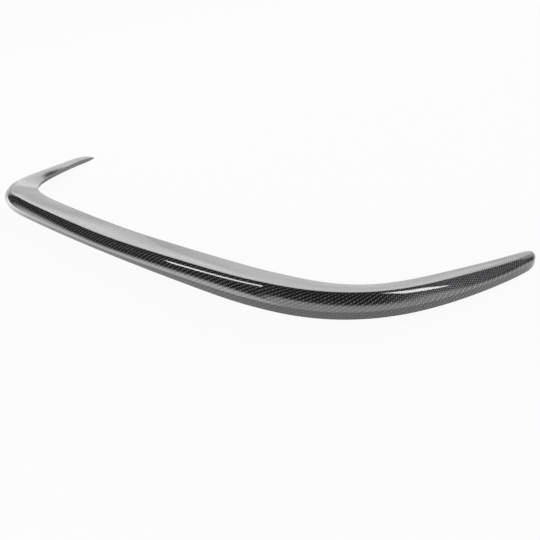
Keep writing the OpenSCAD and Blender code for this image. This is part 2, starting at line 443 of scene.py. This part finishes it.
# the camera and the mirrored rays see nearly white paper, which still keeps the bar's shadow
seen = paper_math("MULTIPLY_ADD", ray.outputs["Is Camera Ray"], floor_glow, ray.outputs["Is Glossy Ray"])
white = paper_nodes.new("ShaderNodeMixShader")
paper_links.new(paper_math("MINIMUM", seen, floor_glow), white.inputs["Fac"])
paper_links.new(sheet.outputs[0], white.inputs[1])
paper_links.new(glow.outputs[0], white.inputs[2])
paper_links.new(white.outputs[0], paper_nodes["Material Output"].inputs["Surface"])
floor.data.materials.append(paper)

studio = bpy.data.worlds.new("studio")
studio.use_nodes = True
bpy.context.scene.world = studio
sky_nodes, sky_links = studio.node_tree.nodes, studio.node_tree.links
sky_math = partial(math_node, studio.node_tree)
sky_fade = partial(fade_node, studio.node_tree, form="SMOOTHSTEP")
toward = sky_nodes.new("ShaderNodeTexCoord")
sky_axes = sky_nodes.new("ShaderNodeSeparateXYZ")
sky_links.new(toward.outputs["Generated"], sky_axes.inputs[0])
# x, y and z of a direction of length one, so a height is the sine of its angle above the floor
sky_x, sky_y, sky_z = (sky_axes.outputs[axis] for axis in "XYZ")


def sky_side(degrees):
    a = math.radians(degrees)
    return sky_math("ADD", sky_math("MULTIPLY", sky_x, math.cos(a)),
                    sky_math("MULTIPLY", sky_y, math.sin(a)))


# the horizon is bright ahead of the bar, and to both sides its lower edge slopes up
sky_strength, ceiling, horizon_low, horizon_gain = 3.0, 0.01, 0.31, 0.34
horizon_slope, left_start, right_start = 1.2, 0.809, 0.375
slope_left = sky_math("MULTIPLY_ADD", sky_math("ADD", sky_x, left_start), horizon_slope, sky_z)
slope_right = sky_math("MULTIPLY_ADD", sky_math("ADD", sky_x, right_start), -horizon_slope, sky_z)
bright_part = sky_fade(sky_math("MINIMUM", slope_left, slope_right), -0.03, 0.14)
band = sky_math("MULTIPLY", sky_fade(sky_z, 0.41, 0.36), sky_fade(sky_side(131), 0.6, 0.74))
horizon = sky_math("MULTIPLY_ADD", band,
                   sky_math("MULTIPLY_ADD", bright_part, horizon_gain, horizon_low), ceiling)
# a tall pale wall on the right-hand side, which the corner and the arm mirror
wall_level, wall_rake = 0.6, 0.3
wall_top = sky_math("SUBTRACT", sky_z, sky_math("MULTIPLY", sky_x, wall_rake))
pale_wall = sky_math("MULTIPLY", sky_fade(wall_top, 0.78, 0.6), sky_fade(sky_side(-20), -0.12, 0.12))
# and a brighter low panel behind the camera, which the lower face mirrors
panel_level = 0.95
low_panel = sky_math("MULTIPLY", sky_fade(sky_z, 0.42, 0.2), sky_fade(sky_side(-125), 0.72, 0.96))
sky_light = sky_math("MAXIMUM", horizon, sky_math("MULTIPLY", pale_wall, wall_level))
sky_light = sky_math("MAXIMUM", sky_light, sky_math("MULTIPLY", low_panel, panel_level))
sky = sky_nodes["Background"]
sky.inputs["Strength"].default_value = sky_strength
sky_links.new(sky_light, sky.inputs["Color"])
# the camera itself sees plain white
plain = sky_nodes.new("ShaderNodeBackground")
plain.inputs["Color"].default_value = (1, 1, 1, 1)
sky_ray = sky_nodes.new("ShaderNodeLightPath")
sky_mix = sky_nodes.new("ShaderNodeMixShader")
sky_links.new(sky_ray.outputs["Is Camera Ray"], sky_mix.inputs["Fac"])
sky_links.new(sky.outputs[0], sky_mix.inputs[1])
sky_links.new(plain.outputs[0], sky_mix.inputs[2])
sky_links.new(sky_mix.outputs[0], sky_nodes["World Output"].inputs["Surface"])

# two narrow strip lamps overhead draw the two bright streaks along the nose
lamp_z, lamp_w, lamp_power = 3.0, 0.45, 22.0
for name, start, end in (("strip_over_bar", (-3.79, -1.42, lamp_z), (-1.2, -1.02, lamp_z)),
                         ("strip_over_arm", (0.57, 2.55, lamp_z), (0.44, 4.0, lamp_z))):
    start, end = Vector(start), Vector(end)
    bpy.ops.object.light_add(type="AREA", location=(start + end) / 2)
    lamp = bpy.context.object
    lamp.name = name
    lengthwise = (end - start).normalized()
    upward = lamp.location - lamp.location.project(lengthwise)
    upward.normalize()
    lamp.rotation_euler = Matrix((lengthwise, upward.cross(lengthwise), upward)).transposed().to_euler()
    lamp.data.shape = "RECTANGLE"
    lamp.data.size, lamp.data.size_y = (end - start).length, lamp_w
    lamp.data.energy = lamp_power * lamp.data.size * lamp.data.size_y
bpy.context.scene.view_settings.view_transform = "Standard"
##########
→ **What the task asks**
Extract each line from the listing that holds the word "scene".

→ **Written answer**
Keep writing the OpenSCAD and Blender code for this image. This is part 2, starting at line 443 of scene.py. This part finishes it.
bpy.context.scene.world = studio
bpy.context.scene.view_settings.view_transform = "Standard"